Frequently Asked Questions (FAQ)
How do I determine if a railway contactor needs replacement based on contact wear?
Monitor contact surface condition through visual inspection for pitting and erosion. Measure contact resistance—resistance above 0.5 ohms indicates excessive wear. Compare actual contact thickness against manufacturer specifications; if erosion exceeds limits (typically >0.060″ per contact pair), replacement is required. Most railway operators replace contactors after reaching 100,000-150,000 electrical switching cycles or when resistance measurements exceed acceptable thresholds, whichever occurs first.
Why do locomotive contactors fail despite meeting mechanical life ratings?
Locomotive contactors fail primarily due to electrical stress (arc erosion) rather than mechanical wear. Most railway contactors reach electrical end-of-life at 50,000-200,000 cycles, while mechanical components remain serviceable after 1-3 million cycles. Harsh railway environments accelerate failure through moisture ingress causing corrosion, vibration causing contact misalignment, and dust contamination increasing resistance. Additionally, improper utilization category selection—using AC-3 rated contactors for AC-4 jogging duty—dramatically reduces electrical life to 10,000-20,000 cycles.
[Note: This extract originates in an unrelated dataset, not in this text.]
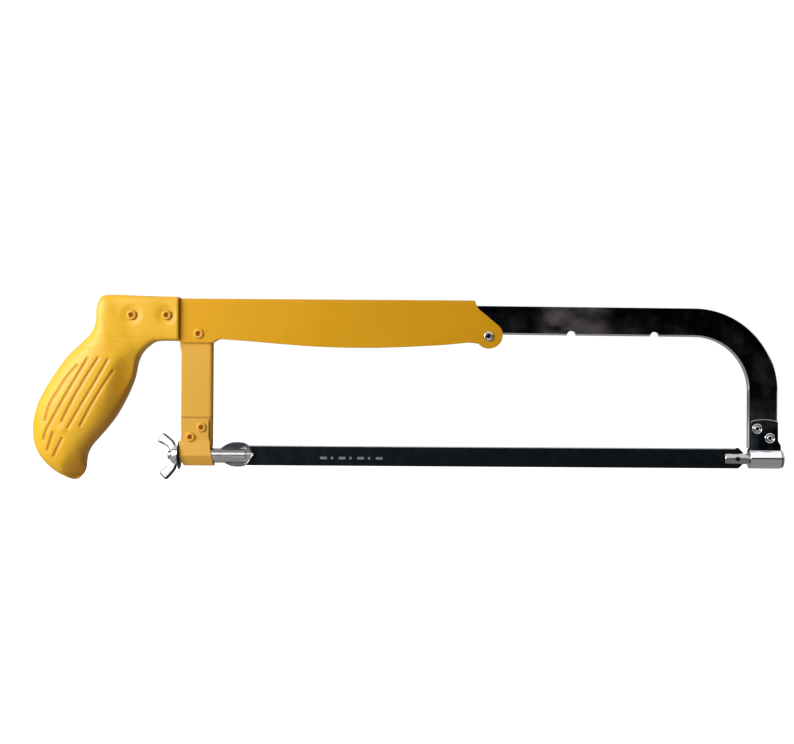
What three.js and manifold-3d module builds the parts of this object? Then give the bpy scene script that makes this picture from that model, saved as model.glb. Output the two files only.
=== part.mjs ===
// An adjustable hacksaw, in millimetres. X runs along the blade from the handle to the toe, Z is up and
// Y = 0 is the middle plane. Heights and stations are taken from the rear blade peg, on the tension rod's
// axis; the finished group is moved so that its origin is the middle of the base of its bounding box.

import * as THREE from "three";
import { mergeVertices } from "three/addons/utils/BufferGeometryUtils.js";
import Module from "manifold-3d";

const wasm = await Module();
wasm.setup();

// Driving dimensions
const PEG_SPAN = 301.4; // rear blade peg to front blade peg, blade taut
const BLADE_HOLES = 300; // a twelve inch blade, hole to hole
const NOTCH_PITCH = 50; // twelve, ten and eight inch blades
const NOTCHES = 3;
const THROUGH = 20; // holes across Y are cut this far each side of the middle plane
const ROUND = 14; // facets on small rounds

const BLADE_WIDTH = 11.8;
const BLADE_END = 4.9; // hole centre to the end of the blade
const BLADE_CORNER = 3;
const BLADE_THICK = 0.65;
const BLADE_HOLE_R = 2.2;
const NOSE_FACE_Y = -0.3; // flats of both noses, against the blade
const PEG_R = 1.3;
const PEG_TIP_Y = 1.35;
const PEG_BASE_Y = -3;
const PRESS_R = 1.5; // hole that a peg is pressed into

const CHANNEL = { half: 4, sheet: 1.2, top: 94.25, rear: -33.9, bottom: 67.8, bend: 2 };
const LOBE = { x: 151.9, z: 73.3, r: 7.9, from: 0.86, to: -2.45 }; // round front end, angles in radians
const LEG = {
  half: 2.5, sheet: 1.2, rear: -33, front: -14, shoulder: 0.9, foot: 6.2, head: 91,
  tongueEnd: -75, tongueZ: 78,
};
const BAR = { half: 2, width: 18.1, lean: THREE.MathUtils.degToRad(0.3), tail: 94, foot: 6.6, edge: 1.3 };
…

What spring design improvements reduce contact bounce and extend contactor life?
Modern contactors optimize spring design through electromagnetic-mechanical coupling simulation to achieve bounce times under 5 milliseconds. Key improvements include precise spring constant selection to balance closing velocity against rebound energy, optimized contact mass to minimize inertial effects, and multi-stage spring systems that control motion at different phases. Higher contact force (within material strength limits) helps overcome elastic deformation causing bounce. Advanced designs integrate reaction springs that work synergistically with contact springs to absorb and dissipate bounce energy, improving contact life 20-30% compared to conventional designs.